Monday, March 15, 2010

Banishing the Bedtime Blues

As a newborn, he was an easy sleeper. He slept, and he ate, and he seldom cried, and once he was able, he often smiled. People used to see him so tiny, and me probably looking tired, and say: it gets easier. But I used to wonder: how much easier could it get? He's easier than a dog! You have to go to the store for dog food, and walk 'em. He just sleeps in my arms and eats food I can make for free, without any effort at all!

For the first four months I did what all the books said to do, and put him down in his bassinet drowsy, but still awake, so he could finish that fall into slumber on his own. At four months, he suddenly decided he hated this plan, and began to scream if I put him down awake. No biggie: I rocked or nursed him to sleep. He was still so tiny! I never considered anything else.

At eight months he went through that terrible phase where they immediately start to cry if you even think about putting them in the crib.  Fortunately, I knew it was a phase, and repeated: this is only a phase, it will pass, this is only a phase, it will pass, as I held his sleeping body in my arms, night after night, dancing closer and closer to the crib, praying for better luck each time around.

We tried a modified version of cry-it-out soon after that, that went: we will do anything at all to comfort you, except remove you from that crib.  Sing to you?  Sure.  Read?  Yep.  Hold your little hand through the wooden rails?  Okay, then.  But you ain't getting sprung from that there prison, kid.  It worked, until the next bout of teething.  There's nothing like that one, specific cry in the night that says: THIS HURTS SO BAD, MAMA!  MAKE IT STOP, PLEASE? to make you toss all your hard work to the wind, and leap back to square one faster than you can snatch a screaming infant from a drop-side crib. Breastfeeding was the only thing that ever helped with teething pain, and I gave in again and again, with every new tooth.

Eventually, through a series of bedtime experiments, we got to where he would go peacefully into his crib each night and put himself to bed.  He seldom wakes in the night, and even less frequently requires our assistance to get back to sleep when he does.  He sleeps about 12 hours every night, and 2 to 3 each afternoon.  We're a little locked in to our routine around here (if we miss that 1:30pm deadline, fuggedaboutit, day ruined, over, done, out), but on the whole, we consider ourselves lucky.

I do the bedtime routine most nights: bath, teeth brushed, diaper and jammies, books and lullabies, into bed, goodnight.  Then I come out to the living room and collapse on the couch.  Lately, although he goes willingly into his crib, sometimes even telling me: I want bed, and then seeming to drift into slumber for 15 or 20 silent minutes afterward, he's suddenly struck with the need for comfort and begins to sob.

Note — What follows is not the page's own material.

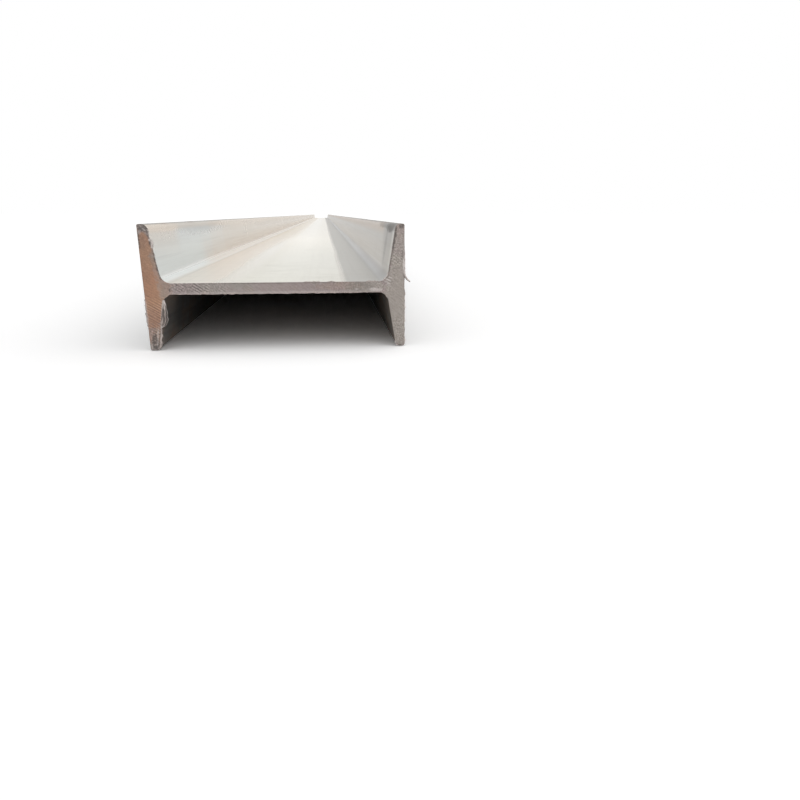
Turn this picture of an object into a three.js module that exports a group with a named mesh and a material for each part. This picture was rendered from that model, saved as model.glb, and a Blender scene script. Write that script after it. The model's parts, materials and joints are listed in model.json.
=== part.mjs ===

I go back in, scoop him up and hug him to my chest, rock side to side with the rhythm of whatever song drifts through the air, instrumental, from the lullaby CD we keep playing in the background of his bedroom when we put him down at night.  He says: Mommy, Mommy, Mommy, twirling my hair between his pudgy fingers.  And I say: Mommy's here, Mommy's here, as I gently caress the soft down of his hair on the back of his head.  Then I lay him back down, soft as a prayer, and surround him with Elephant, Bunny and Bear.  Bear will keep you safe, I tell him.  Bunny's here too, nice and soft, feel Bunny's furAnd here's Elephant: your favorite!  Elephant will snuggle you.  The animals gather round to give kisses, and promises that they will stay, in my stead, and keep him comfort, and he rolls onto his side and tilts his head back at a certain angle, which I know means he'll be okay.

And no matter how tired I am by the end of the day, no matter how inviting the movie waiting for me on DVD in the next room over, how shiny and new the novel I just picked up from the library looks resting like a gem on the throw pillow on the couch, no matter the genius of the blog post dancing in my head and itching to escape from my fingers onto the keyboard, I'm always so grateful to be a mom in that moment.  Standing in the dusk in my baby's bedroom.  Just me and Elephant and Bunny and Bear, our little quartet, banishing the bedtime blues.

But mostly me.  I'm not trying to brag here, but I don't think the rest of those guys could do it without me.

1 comment:

  1. I don't think those guys can do it without you either but aren't you glad they're on your side.